Je ne présenterais pas les choses comme ça. Il réduit certainement le risque de contagion dans la zone euro, mais aujourd’hui le contexte est très différent de celui de 2012. Le problème pour des pays comme le Portugal, l’Espagne, l’Irlande, ce n’est plus du tout la sortie de la zone euro, mais de capitaliser sur le retour de la croissance pour accélérer la baisse du chômage et revenir à la normalité le plus vite possible. Je mets de côté la Grèce qui est un cas très spécifique compte tenu des discussions qui ont lieu en ce moment.

Je pensais à la Grèce justement…

La sortie de la Grèce n’est pas un scénario sur lequel nous travaillons. Tous les efforts qui sont faits en ce moment visent à mettre à jour la relation avec la Grèce compte tenu des nouvelles priorités de son gouvernement, dans un cadre qui reste celui de la zone euro et qui implique des droits mais aussi le devoir de respecter les règles communes. Donc nous ne nous posons pas la question en ces termes-là.

Vous évoquiez votre inquiétude quant à la croissance à long terme. La BCE ne pourrait-elle pas faire plus pour relancer l’investissement en Europe, notamment par une politique plus ciblée ?

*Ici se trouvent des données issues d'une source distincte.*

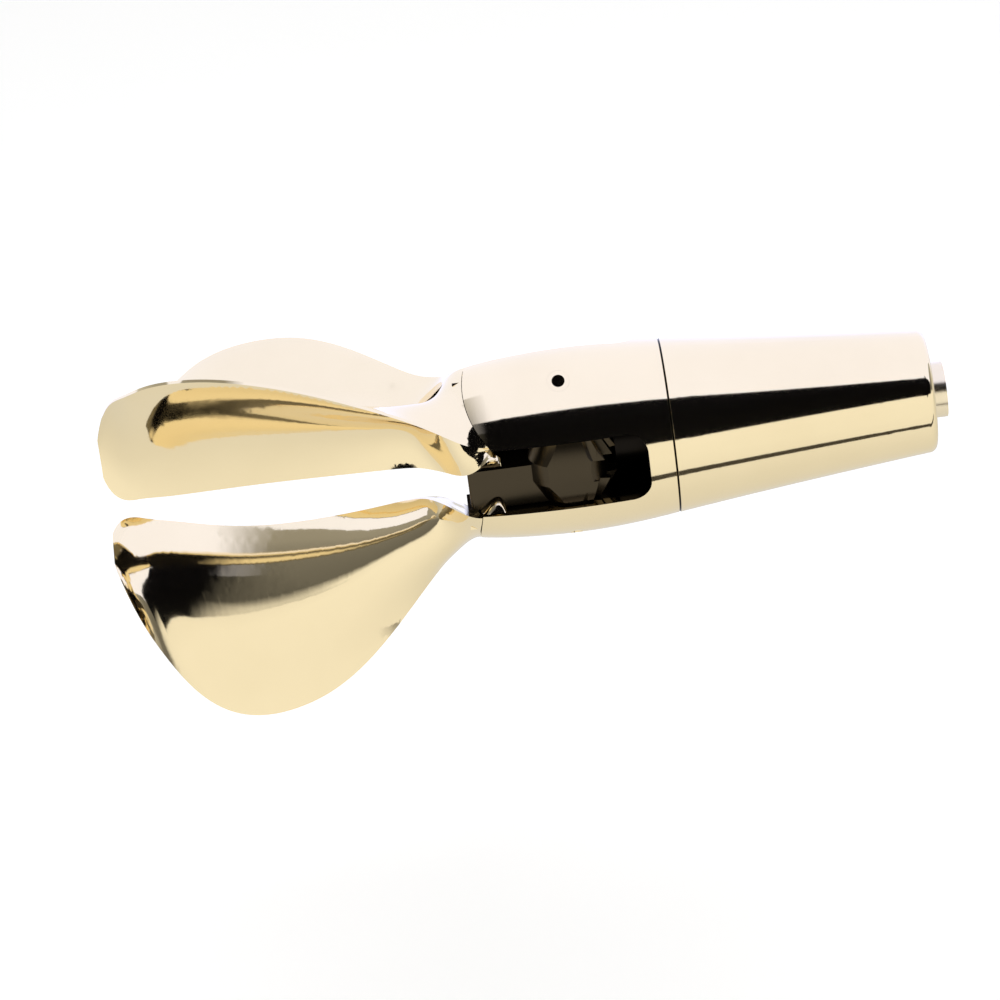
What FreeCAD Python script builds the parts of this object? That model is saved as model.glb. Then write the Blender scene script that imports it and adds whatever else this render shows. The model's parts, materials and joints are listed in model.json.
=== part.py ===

Ce n’est pas à la BCE de donner un coup de pouce à des investissements qui s’inscriraient dans le cadre de telle ou telle politique. Ce serait franchir la frontière entre la politique monétaire et la politique économique Mais tout ce que nous faisons en ce moment participe d’une logique de reprise de l’investissement. Par rapport aux politiques traditionnelles des banques centrales qui sont orientées sur le court terme, le QE marque un allongement de l’horizon d’intervention de la politique monétaire. Par exemple, la maturité moyenne des titres achetés dans le cadre du QE est proche de 9 ans. Celle-ci a donc plus qu’auparavant un impact sur les conditions de financement de l’investissement à long terme. C’est déterminant notamment pour financer les investissements liés à la transition énergétique. Bref, nous créons des conditions favorables à l’investissement de long terme et c’est ensuite aux gouvernements et aux institutions européennes de mettre à profit ces conditions.